At the same time, the practical side is more complicated: in 2023–2025 state bodies prepared documentation for a new tender, but funding was not secured in 2025. That is, legal status is not always accompanied by financial capacity.

What experts say

Specialized inspections confirmed: the bridge was declared unsafe as early as 2018; anti-emergency measures were partially carried out in 2018–2019, after which there were no systemic works. At a technical council meeting in early March, specialists confirmed that the bridge can be used only under strict restrictions — axle load limited to 7 tonnes, total weight limited to 17 tonnes, and special traffic organization.

"I would not want to alarm people, but corrosion is relentlessly eating away at this structure. The threat of partial or total collapse is entirely real."

— Vyacheslav Bohdanov, First Vice-President of the National Academy of Sciences of Ukraine

"The bridge needs to be closed immediately and repaired, because there is terrible corrosion there."

— Ihor Kryvtsun, Director of the E.O. Paton Institute of Electric Welding (interview with LIGA.net, July 2024)

Politics and funding logistics

Kyiv Mayor Vitali Klitschko acknowledges the need for reconstruction, but points to difficulties with tender procedures that were blocked by appeals to the Antimonopoly Committee, and after 2022 — cancellation of tenders due to the war. According to the mayor, state bodies prepared documentation in 2023–2024, but in 2025 the State Agency for Restoration reported a lack of funding, and the process stalled.

"After that, the state, in effect, sidelined the city and took the project upon itself."

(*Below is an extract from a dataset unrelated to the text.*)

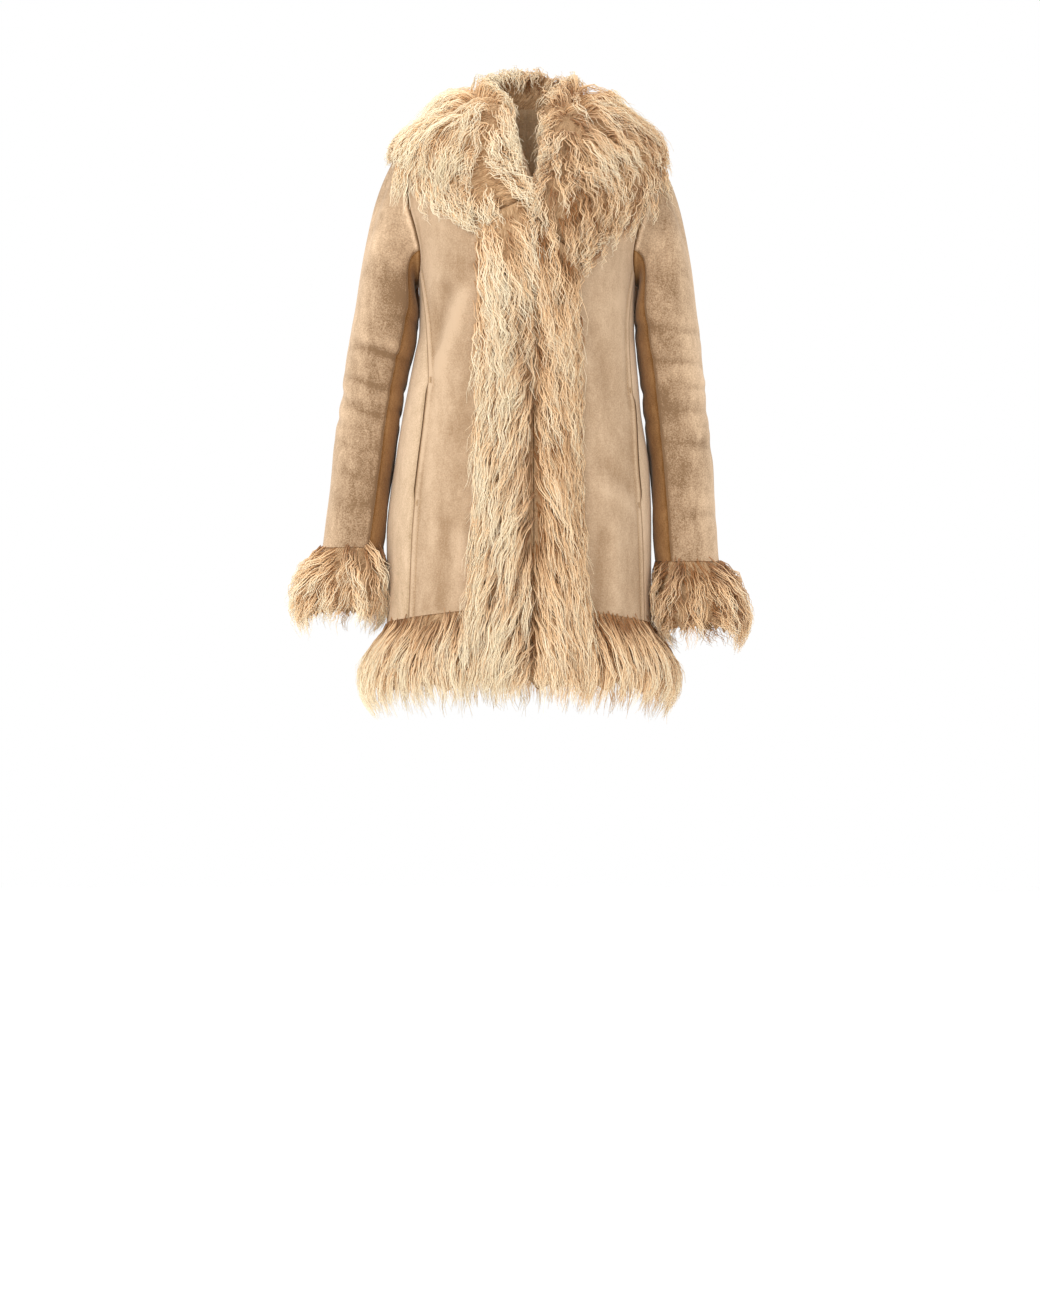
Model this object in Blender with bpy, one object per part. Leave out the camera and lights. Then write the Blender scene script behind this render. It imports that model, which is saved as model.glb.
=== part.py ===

— Vitali Klitschko, Mayor of Kyiv

Consequences for Kyiv residents and the economy

Practical risks: traffic restrictions affect logistics, public transport and travel times for thousands of people; in the long term — the safety of residents. Given the wartime context, stable infrastructure is also an element of the capital's resilience.

Possible solutions

  • Kyiv City Council allocates funds from the local budget or attracts credit/off-budget mechanisms (for example, public-private partnership, loans from international financial institutions).
  • The state finances the project as a strategic national object — but this requires a political decision and resources.
  • A combination of sources: partial state co-financing + international technical assistance + a transparent tender process that unblocks the works.

Conclusion — what's next?

The problem has two dimensions: legal (who is responsible) and practical (who can pay and when works will start). Experts and the National Academy signal a real threat to safety, and funding delays increase risks to the daily lives of Kyiv residents. The ball is now in both courts: the city authorities must speed up financial decisions or secure state and international support, and the state must set priorities for restoring critical infrastructure. Whether they will find a compromise that guarantees both rapid repairs and transparent financing remains an open question.